In effect, she ransoms the remains of a life — what is left over after she has renounced willful individuality — by promising indifference to the fate of other women.”

In this way, women are forced to fight selfishly to survive, preventing us from joining together as a sex-class to rise up against our oppressor. Of course, no amount of throwing other women under the bus truly offers protection from male violence, but this is psychologically damaging to accept.

Societal Stockholm Syndrome

Dee Graham, author of “Loving to Survive,” describes the psychological impact of male terror on women as “Societal Stolkholm Syndrome,” recognizing that female adherence to patriarchy is not always a conscious decision, but a subconscious one — still for their own safety and protection.

Stockholm Syndrome has been observed to occur in situations where hostages adapt by learning to empathize with their captors. While it may seem like hostages would do the opposite, empathizing with the captor is important since it increases the hostage’s ability to do one thing that is vital for survival: decrease the captor’s antagonism towards the hostage. In extreme cases, the captors themselves may even feel connection and attachment to the hostage if there are sufficient opportunities for bonding. This is useful to the hostages, as it offers them reassurance that they will not be killed.
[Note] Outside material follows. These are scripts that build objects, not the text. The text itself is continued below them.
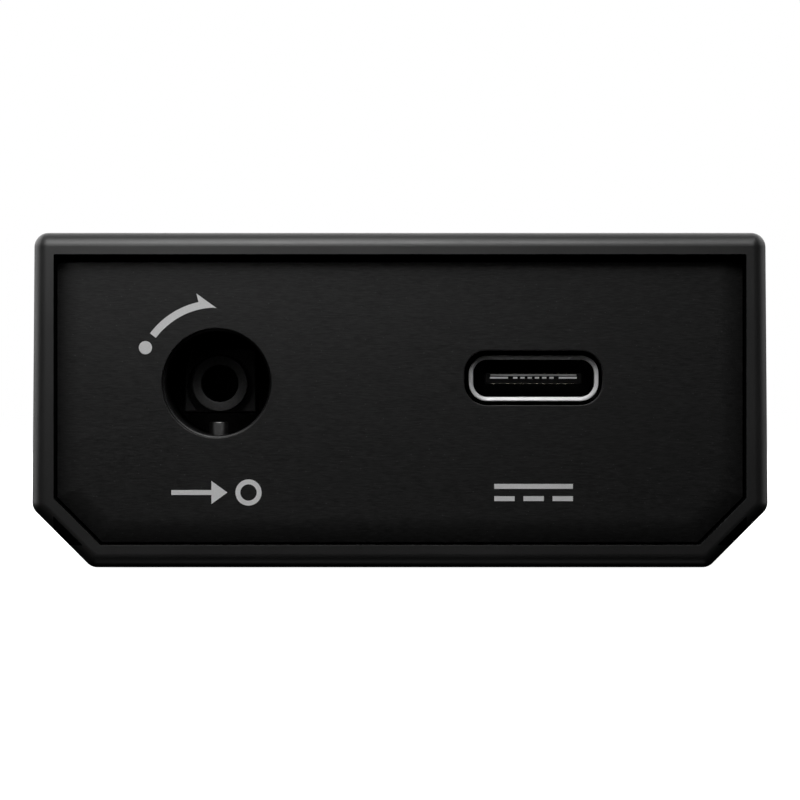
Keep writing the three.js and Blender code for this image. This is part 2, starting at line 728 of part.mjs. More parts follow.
// Surface-mount electrolytic: a square base with two clipped corners under a round can.
function capacitor(x, y) {
  const { halfBase, clip, baseHeight, can, height } = CAPACITOR;
  const [left, right] = about(x, halfBase);
  const [low, high] = about(y, halfBase);
  const base = outline([
    [left, low],
    [right, low],
    [right, high - clip],
    [right - clip, high],
    [left + clip, high],
    [left, high - clip],
  ]);
  return join(
    alongZ(base, ON_BOARD, ON_BOARD + baseHeight),
    rodZ(can, ON_BOARD + baseHeight / 2, ON_BOARD + height, x, y, SIDES),
  );
}

function inductor(x, y) {
  const { side, corner, height } = INDUCTOR;
  return alongZ(roundedRectangle(side, side, corner, x, y), ON_BOARD, ON_BOARD + height);
}

function block({ halfX, halfY, height }, x, y) {
  return box(about(x, halfX), about(y, halfY), [ON_BOARD, ON_BOARD + height]);
}

add("main_board", mainBoard(), BOARD_GREEN);
CAPACITOR_SPOTS.forEach(([x, y], i) => add(`capacitor_${i + 1}`, capacitor(x, y), CAN));
add("amplifier_chip_left", block(AMPLIFIER_CHIP, -15, 9), CHIP);
add("amplifier_chip_right", block(AMPLIFIER_CHIP, -7, 9), CHIP);
add("inductor_1", inductor(9, -22), FERRITE);
add("inductor_2", inductor(9, -13), FERRITE);
add("power_converter_chip", block(CONVERTER_CHIP, 16.5, -18), CHIP);
add("resettable_fuse", block(FUSE, 9, -32), CHIP);
add("mute_relay", block(RELAY, 11, 7), PLASTIC_BLACK);
add("led_chip", block(LED, LED_X, front(LIGHT.elbow)), LENS);
add("led_light_pipe", lightPipe(), LENS);

// ---- Insulating film on the case floor, between the panel flanges ----------------------------------

const FILM_SHEET = { halfWidth: 19, thickness: 0.25, endGap: 1 };

function insulatingFilm() {
  const endDepth = PANEL_BACK + FLANGE_DEPTH + FILM_SHEET.endGap;
  const low = FLOOR_Z + SEAT;
  const length = [rear(endDepth), front(endDepth)];
  return box(about(0, FILM_SHEET.halfWidth), length, [low, low + FILM_SHEET.thickness]);
}

add("insulating_film", insulatingFilm(), FILM);

// ---- Case screws and feet ---------------------------------------------------------------------------

function caseScrew(x, y) {
  const { head, shank, headHeight, length, socket, socketDepth } = SCREW;
  const base = CASE_BASE + FIT;
  const profile = [
    [0, base],
    [head, base],
    [shank, base + headHeight],
    [shank, base + length],
    [0, base + length],
  ];
  const key = rodZ(socket, base - RUN_OUT, base + socketDepth, x, y, HEXAGON);
  return cut(turnedZ(profile, x, y), key);
}

function foot(x, y) {
  const top = CASE_BASE + FOOT.pocket - SEAT;
  const profile = [
    [0, 0],
    [FOOT.radius - FOOT.edge, 0],
    [FOOT.radius, FOOT.edge],
    [FOOT.radius, top],
    [0, top],
  ];
  return turnedZ(profile, x, y, SIDES);
}

SCREW_SPOTS.forEach(([name, x, y]) => add(`case_screw_${name}`, caseScrew(x, y), BLACK_STEEL));
FOOT_SPOTS.forEach(([name, x, y]) => add(`foot_${name}`, foot(x, y), RUBBER));

export default amplifier;
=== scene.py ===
"""Looks of the headphone amplifier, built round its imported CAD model.

Lengths in this script are millimetres and become metres where a mesh, light or camera is made.
The socket end faces -Y, the volume knob is on the +Y end, and the feet stand on Z = 0.
"""

import math

import bmesh
import bpy
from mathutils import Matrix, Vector
from mathutils.geometry import tessellate_polygon


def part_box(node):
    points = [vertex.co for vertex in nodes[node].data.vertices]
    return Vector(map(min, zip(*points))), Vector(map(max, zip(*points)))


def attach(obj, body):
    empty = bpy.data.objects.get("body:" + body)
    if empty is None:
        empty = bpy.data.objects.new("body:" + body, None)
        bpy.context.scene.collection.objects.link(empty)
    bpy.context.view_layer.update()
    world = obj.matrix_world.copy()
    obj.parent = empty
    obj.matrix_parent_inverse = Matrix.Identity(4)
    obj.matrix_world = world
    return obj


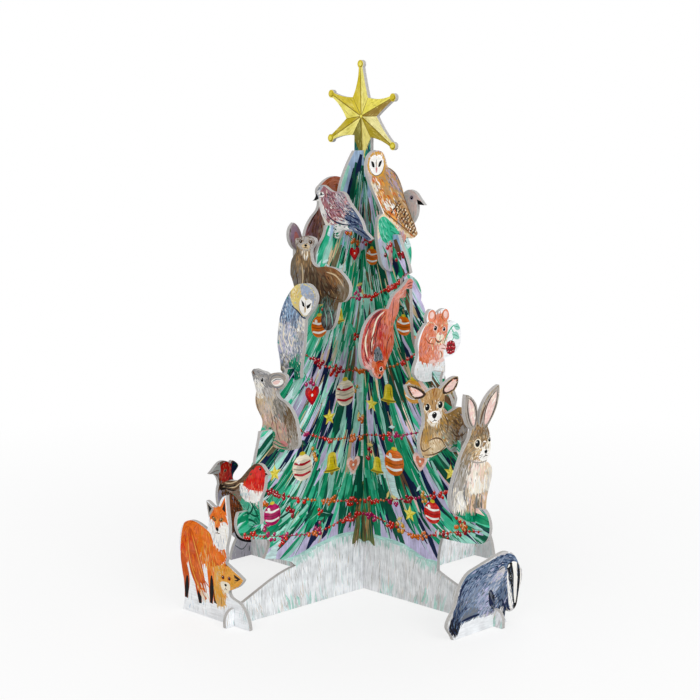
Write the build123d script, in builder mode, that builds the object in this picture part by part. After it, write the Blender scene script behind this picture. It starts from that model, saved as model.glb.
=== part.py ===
"""Pop-up advent calendar: two slotted tree panels, a star and 21 animal cards.

Every piece is die cut from the same grey board. The two tree panels cross at the
origin, one along X and one along Y, and stand on the floor at Z = 0. Each animal
card stands square to the arm that carries it: a slot in its lower edge drops
into a slot in a ledge of the tree, as far as half the shared height.
"""
import os

from build123d import *

# Board and fit
board = 2.5
slot_clearance = 0.1
cut_overrun = 6.0

# Tree
tree_height = 267.4
arm_reach = 112.0
crown_width = 17.6
crossing_height = 130.0
rear_crown_drop = 13.4
rear_crown_width = 20.0

# Seats of the cards
seat_depth = 3.5
foot_seat_depth = 5.0
foot_seat_height = 10.0

# Star
star_center_rise = 20.0
star_reach = 30.0
star_waist_width = 5.7
star_neck_width = 2.7
star_ball_radius = 2.4
star_tab_width = 13.5
star_tab_drop = 10.4
star_tab_corner = 2.0
star_seat_depth = 5.2

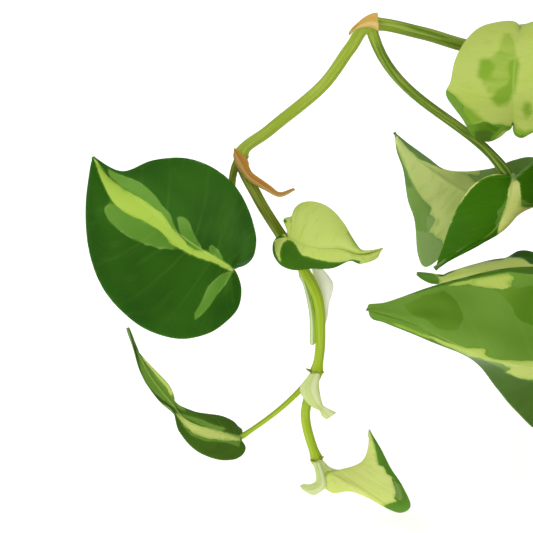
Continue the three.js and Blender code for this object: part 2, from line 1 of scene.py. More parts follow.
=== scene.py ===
# %% [markdown]
# # A potted cream splash philodendron
# A trailing house plant: a clay pot with soil, nine vines, thirty-nine heart-shaped leaves, and the sheaths
# that the youngest leaves came out of. Every surface is a formula on a grid of numbers, worked out with
# numpy, and becomes a Blender mesh at the end. Lengths are in millimetres until then, and +Z is up.

import bmesh
import bpy
import numpy as np
from mathutils import Matrix


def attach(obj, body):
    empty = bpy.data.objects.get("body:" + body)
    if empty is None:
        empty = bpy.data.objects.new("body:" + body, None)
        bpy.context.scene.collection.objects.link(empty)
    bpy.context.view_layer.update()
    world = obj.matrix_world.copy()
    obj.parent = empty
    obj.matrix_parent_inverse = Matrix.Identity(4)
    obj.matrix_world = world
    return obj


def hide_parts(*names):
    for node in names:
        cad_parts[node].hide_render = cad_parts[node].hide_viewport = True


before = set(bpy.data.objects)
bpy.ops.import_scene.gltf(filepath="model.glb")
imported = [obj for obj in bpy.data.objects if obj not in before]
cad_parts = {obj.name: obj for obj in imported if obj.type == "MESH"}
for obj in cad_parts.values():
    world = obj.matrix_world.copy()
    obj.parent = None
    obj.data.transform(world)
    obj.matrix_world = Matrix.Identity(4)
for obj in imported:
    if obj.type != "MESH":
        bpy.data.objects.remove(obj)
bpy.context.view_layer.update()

# %% [markdown]
# ## Driving sizes
# The pot, its soil and the thin parts have a few sizes that everything else hangs on. They could be typed
# where they are used, but a list at the top is changed in one place. The pot and the soil share their
# sizes with the solid model.

# %% Sizes
POT_HEIGHT = 124.0
POT_RIM_RADIUS = 70.0
POT_FOOT_RADIUS = 48.0
POT_WALL = 5.0
RIM_DEPTH = 30.0
RIM_STEP = 3.5
DRAIN_RADIUS = 5.0
DRAIN_RING = 26.0
SOIL_BELOW_RIM = 17.0
SOIL_CRUMB = 1.6
SOIL_GAP = 0.3
POT_SECTORS = 128
BLADE_THICKNESS = 0.5
SHEATH_THICKNESS = 0.35
HALF_WIDTH = 0.56
MM = 0.001
rng = np.random.default_rng(7)
print("pot:", 2 * POT_RIM_RADIUS, "mm across and", POT_HEIGHT, "mm high")

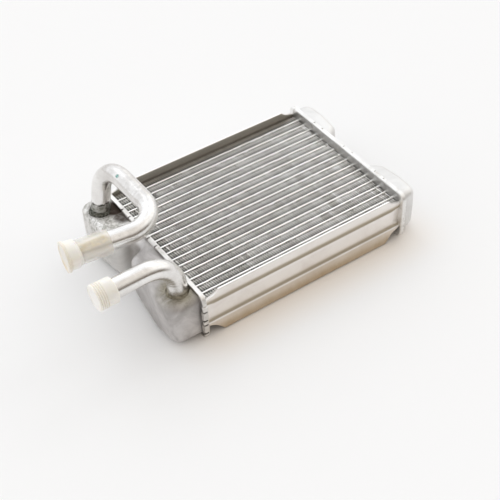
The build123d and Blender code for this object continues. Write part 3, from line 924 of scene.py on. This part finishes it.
sleeve = x_at.rise(-0.1862, -0.1850) * far_one
plain = milky.mix(sleeve * 0.4, plain, (0.99, 0.92, 0.76))
# Painted reflection: a golden stripe is painted on the far cap's sleeve for the pipe's reflection seen
# through it, and the sleeve is made less clear there.
painted_reflection_stripe = z_at.rise(0.0960, 0.0986) * z_at.rise(0.1011, 0.0998) * y_at.rise(-0.0150, -0.0185) * sleeve
painted_reflection_stripe = painted_reflection_stripe * (0.25 + swirl.rise(0.35, 0.6) * 0.75) * x_at.rise(-0.1575, -0.1640)
plain = milky.mix(painted_reflection_stripe * 0.7, plain, (0.68, 0.56, 0.33))
plain = milky.mix((painted_end_shade * 0.35).larger(ring_groove_shade * 0.35), plain, (0.66, 0.58, 0.46))
milky.feed("Base Color", milky.mix((grime * 0.15).larger(below * 0.6), plain, (0.78, 0.64, 0.42)))
milky.feed("Alpha", 1.0 - sleeve * 0.76 + painted_reflection_stripe * 0.25)
milky.feed("Roughness", 0.30 + swirl * 0.10)
milky.feed("Normal", milky.bump(swirl * 0.8 + grime * 0.2, 0.10, 0.00015))


def turned(end, way, profile):
    """A profile of (radius, distance back from the closed end) turned about the pipe's axis."""
    end, way = np.array(end), np.array(way, float)
    way /= np.linalg.norm(way)
    across, other = square_to(way, [0.0, 0.0, 1.0])
    rings = []
    for radius, back in profile:
        ring = []
        for k in range(cap_sides):
            angle = 2 * math.pi * k / cap_sides
            ring.append(end - way * back + (across * math.cos(angle) + other * math.sin(angle)) * radius)
        rings.append(ring)
    return [skin(rings)]


near_profile = [(0.02, 0.5), (7.5, 0.45), (9.6, 0.25), (11.0, 0.0), (11.7, 0.25), (12.0, 0.9)]
for ring_number in range(1, near_rings + 1):
    at = ring_number * ring_pitch
    width = 12.0 - 0.4 * at / 18.2
    near_profile += [(width, at - 0.45), (width - 0.5, at), (width, at + 0.45)]
near_profile += [(11.8, 9.5), (11.75, 12.0), (11.65, 16.6), (11.5, 17.7), (11.1, 18.2), (9.5, 18.1)]
near_profile += [(9.05, 17.4), (9.05, 2.0), (0.02, 2.0)]
far_profile = [(0.02, 0.9), (9.5, 0.85), (10.8, 0.75), (11.4, 0.15), (12.2, 0.0), (13.5, 0.1)]
far_profile += [(14.0, 0.6), (14.0, 2.5), (13.6, 3.0), (12.9, 3.2), (12.7, 3.8), (12.7, 10.6)]
far_profile += [(12.3, 11.4), (11.4, 12.3), (11.2, 13.0), (11.2, 24.0), (11.2, 33.0), (11.15, 40.7)]
far_profile += [(10.9, 41.3), (10.2, 41.5), (9.2, 41.4), (9.05, 40.6), (9.05, 2.0), (0.02, 2.0)]
near_cap = turned((near_cap_end, -67.0, 86.5), (-75.5, -0.6, -1.3), near_profile)
far_cap = turned((-198.4, -13.1, 89.9), (-92.5, 10.3, 1.1), far_profile)
piece("cap_cup_near", near_cap, milky, ["cap_near"], smooth=35)
piece("cap_cup_far", far_cap, milky, ["cap_far"], smooth=35)


# The ground is a white sheet in a bright room: pale walls, lighter beyond the
# far side plate, dark furniture low down on the near side, and two soft lamps.
# A warm shade is painted on the sheet in front of the near side plate.

ground = Finish("white_ground", roughness=0.8)
east_at, north_at, _ = ground.axes()
# Painted shade: a warm tint is painted on the ground in front of the near side plate.
painted_warm_shade_near_plate = north_at.rise(-0.135, -0.088) * north_at.rise(0.02, -0.08)
painted_warm_shade_near_plate = painted_warm_shade_near_plate * east_at.rise(-0.150, -0.095) * east_at.rise(0.170, 0.095)
ground.feed("Base Color", ground.mix(painted_warm_shade_near_plate * 0.60, (0.906, 0.914, 0.924), (0.93, 0.85, 0.76)))
sheet_mesh = bpy.data.meshes.new("ground_sheet")
reach = 30.0
sheet_corners = [(-reach, -reach, 0), (reach, -reach, 0), (reach, reach, 0), (-reach, reach, 0)]
sheet_mesh.from_pydata(sheet_corners, [], [[0, 1, 2, 3]])
sheet_mesh.materials.append(ground.material)
ground_sheet = bpy.data.objects.new("ground_sheet", sheet_mesh)
bpy.context.collection.objects.link(ground_sheet)

for name, toward, strength, angle in (
    ("lamp_right", (0.977, 0.287, 1.0), 0.10, 20.0),
    ("lamp_back", (0.046, 0.847, 1.0), 0.09, 24.0),
):
    lamp = bpy.data.lights.new(name, "SUN")
    lamp.energy = strength
    lamp.angle = math.radians(angle)
    lamp_object = bpy.data.objects.new(name, lamp)
    lamp_object.rotation_euler = Vector(toward).to_track_quat("Z", "Y").to_euler()
    bpy.context.collection.objects.link(lamp_object)

room = bpy.data.worlds.new("room")
room.use_nodes = True
bpy.context.scene.world = room
sky = Wiring(room.node_tree)
ways = sky.node("ShaderNodeTexCoord", output="Generated")
east, north, height = sky.axes(ways)
walls = sky.mix(north.rise(-0.30, 0.45), (0.91, 0.86, 0.805), (1.17, 1.195, 1.23))
walls = sky.mix(east.rise(0.35, 0.85) * height.rise(0.02, 0.30), walls, (1.28, 1.27, 1.25))
furniture = north.rise(-0.25, -0.70) * height.rise(0.70, 0.14)
above = sky.mix(furniture, walls, (0.13, 0.10, 0.07))
far_wall = height.size().rise(0.24, 0.08)
room_light = sky.mix(far_wall * (1.0 - furniture), above, (0.84, 0.83, 0.82))
sky.join(room.node_tree.nodes["Background"].inputs["Color"], room_light)

bpy.context.scene.view_settings.view_transform = "Standard"


# The camera stands where the photographer did, above and in front of the
# pipe end, held a little off level.

lens = bpy.data.cameras.new("photo_camera")
lens.lens = 74.17
lens.sensor_width = 36.0
lens.clip_start = 0.05
lens.clip_end = 90.0
photo_camera = bpy.data.objects.new("photo_camera", lens)
right_hand = (0.82586, -0.56298, -0.03175)
upward = (0.41024, 0.56127, 0.71881)
backward = (-0.38685, -0.60666, 0.69449)
turn = Matrix((right_hand, upward, backward)).transposed().to_4x4()
photo_camera.matrix_world = Matrix.Translation((-0.39931, -0.61785, 0.68570)) @ turn
bpy.context.collection.objects.link(photo_camera)
bpy.context.scene.camera = photo_camera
Patterns similar to Stockholm Syndrome have also been found in situations of abuse and domestic violence. Victims of domestic violence learn to not only predict the abuser’s behavior but often find themselves empathizing with him. This is not “fake” empathy or acting. The victim truly does empathize with the abuser’s point of view. This is how they learn to understand and navigate him, and how they survive.

According to Graham, this pattern of abuse empathy survival has happened to women on a massive scale: Societal Stockholm Syndrome.

Empathizing with patriarchal ideals is not just an act that women put on to deflect male violence or gain access to their inner sanctum for sabotage — it is an adaptive tool that has helped women survive for centuries.

Standing Up For Women Who Hate Me

When we understand the reasons why women may fight against our efforts to liberate them, it is easier to maintain compassion for all women, regardless of political or personal differences.

My feminism is for right-wing women who call me names and laugh at my work, claiming “we are not victims!

My feminism is for my former roommates, who called me hateful because I believe that women can not escape their oppression by attempting to identify out of it.

My feminism is for my coworkers who turned on me when my feminism was inconvenient, even as I fought for their right to be treated fairly in the workplace.

My feminism is for the women who have kicked me out of groups and shunned me because they are afraid they will be guilty by association in the watchful eyes of the patriarchy.

My feminism is even for the other feminists who have attacked me online, used patriarchal slurs against me, and attempted to destroy my work.

You are all still my sisters, and I know that you need liberation more than most. So whether you hate me or not, my feminism is for you.